- _GIVEN INSTRUCTION_: Report each line of the data that includes the word "scene".

** start of STORED DATA **

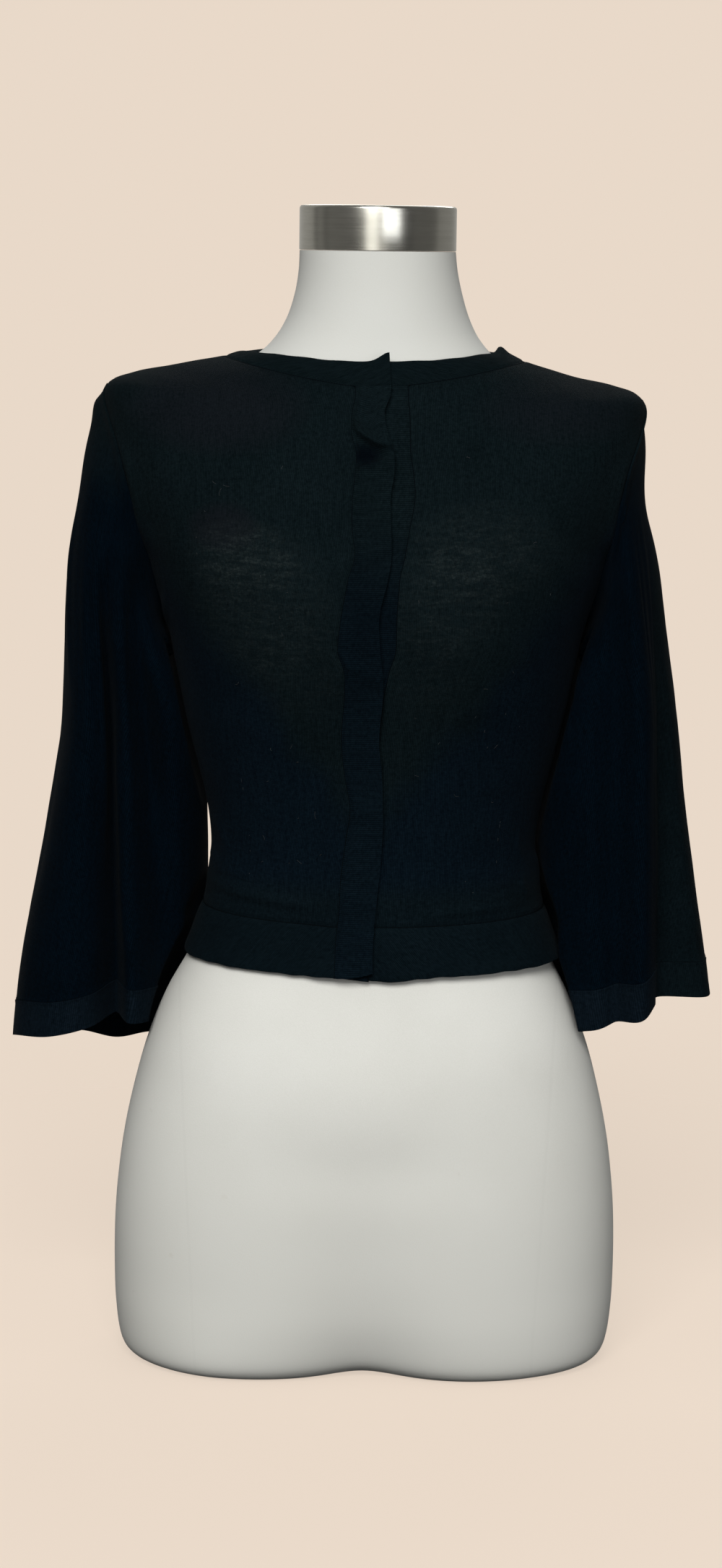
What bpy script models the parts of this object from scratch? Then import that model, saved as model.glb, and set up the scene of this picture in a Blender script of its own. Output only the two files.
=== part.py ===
"""A cropped cardigan in fine black knit, worn by a white limbless dress form.

The model stands on z = 0 with its front towards -Y. The wearer's right side is at -X.
The tables are in millimetres and the meshes in metres.

The torso is a family of closed rings. A ring is level round the hips and the waist. Above the
armpits it tilts, so that its front lies lower than its sides, and the last ring is the neckline.
A place on the torso is a height t, counted in rows of a ring table, and an angle: 0 at the
front, 90 degrees at +X and 180 at the back. Every piece of the cardigan is cut out of the
cloth's rings along its own seams, and the wall is the distance between its outer points and
the same points moved in along the surface's normals.
"""
import math
from collections import namedtuple

import bmesh
import bpy
from mathutils import Vector

MM = 0.001

# Driving dimensions in millimetres
WALL = 2.0                  # thickness of the knit
SEAM_GAP = 0.3              # between two pieces that are sewn together
LAP_LIFT = 3.0              # how far the overlapping front lies over the other one
LAP_RUN = 21.0              # width over which that front climbs, beside its band
UNDERLAP_WIDTH = 22.0
CUFF_HEIGHT = 25.0
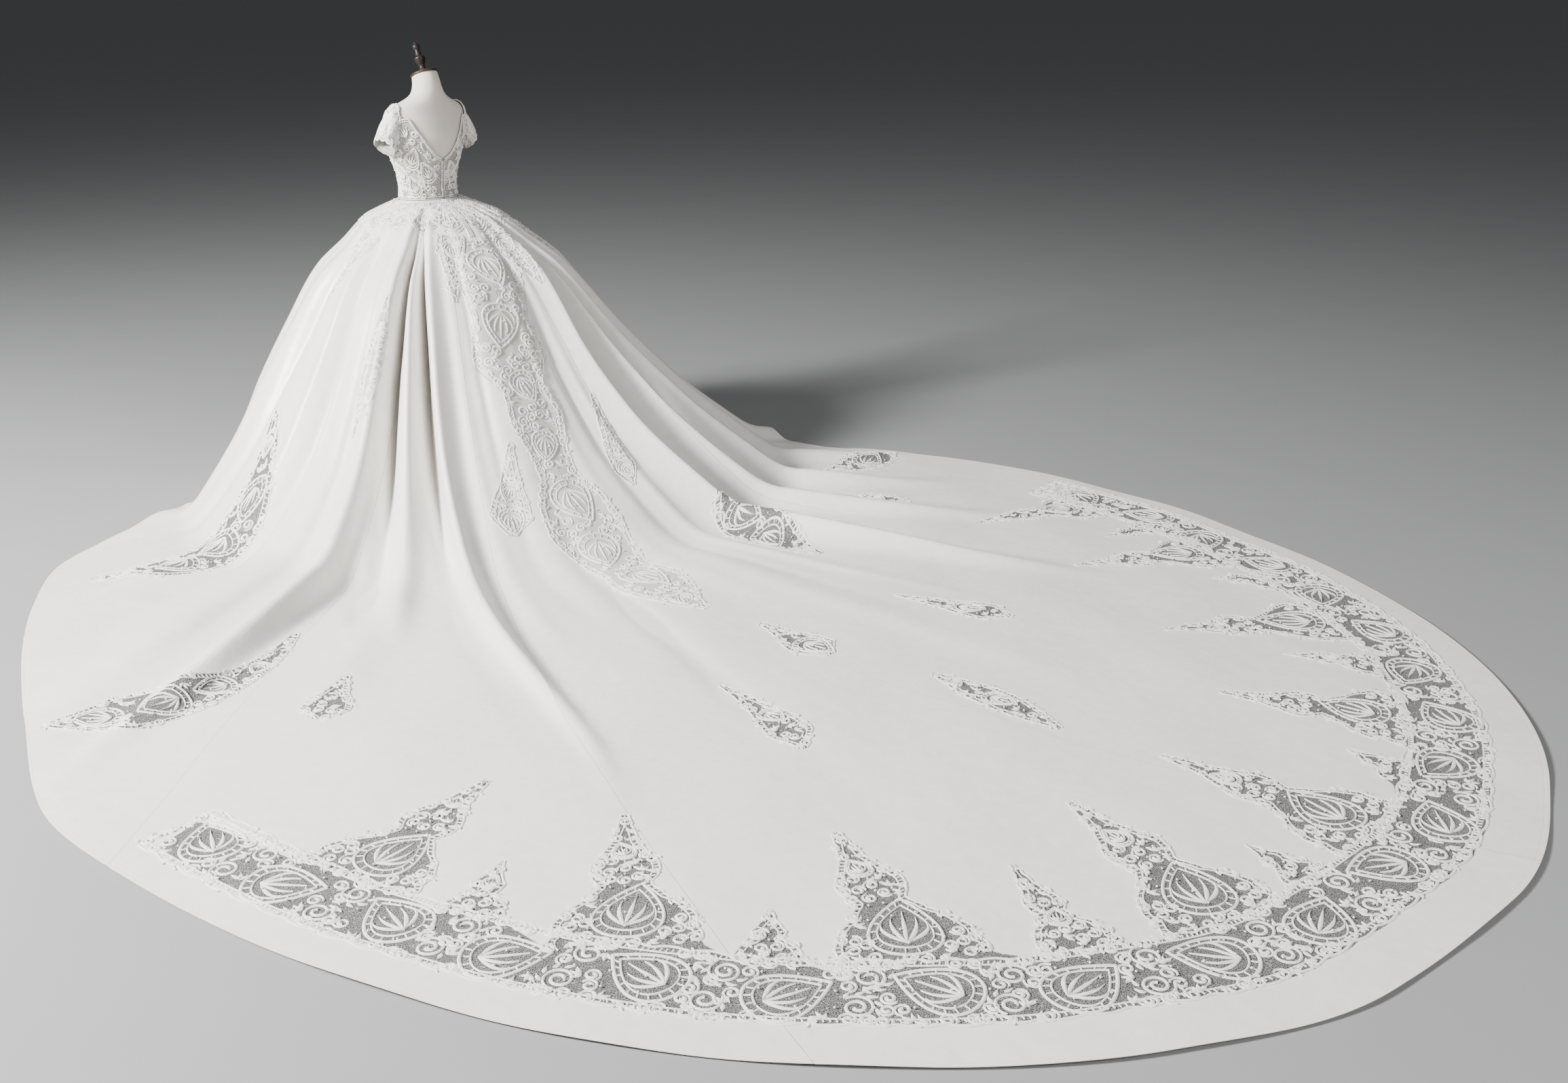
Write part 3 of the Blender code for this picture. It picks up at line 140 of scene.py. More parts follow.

** end of STORED DATA **

- _FINISHED TASK_:
What bpy script models the parts of this object from scratch? Then import that model, saved as model.glb, and set up the scene of this picture in a Blender script of its own. Output only the two files.
Write part 3 of the Blender code for this picture. It picks up at line 140 of scene.py. More parts follow.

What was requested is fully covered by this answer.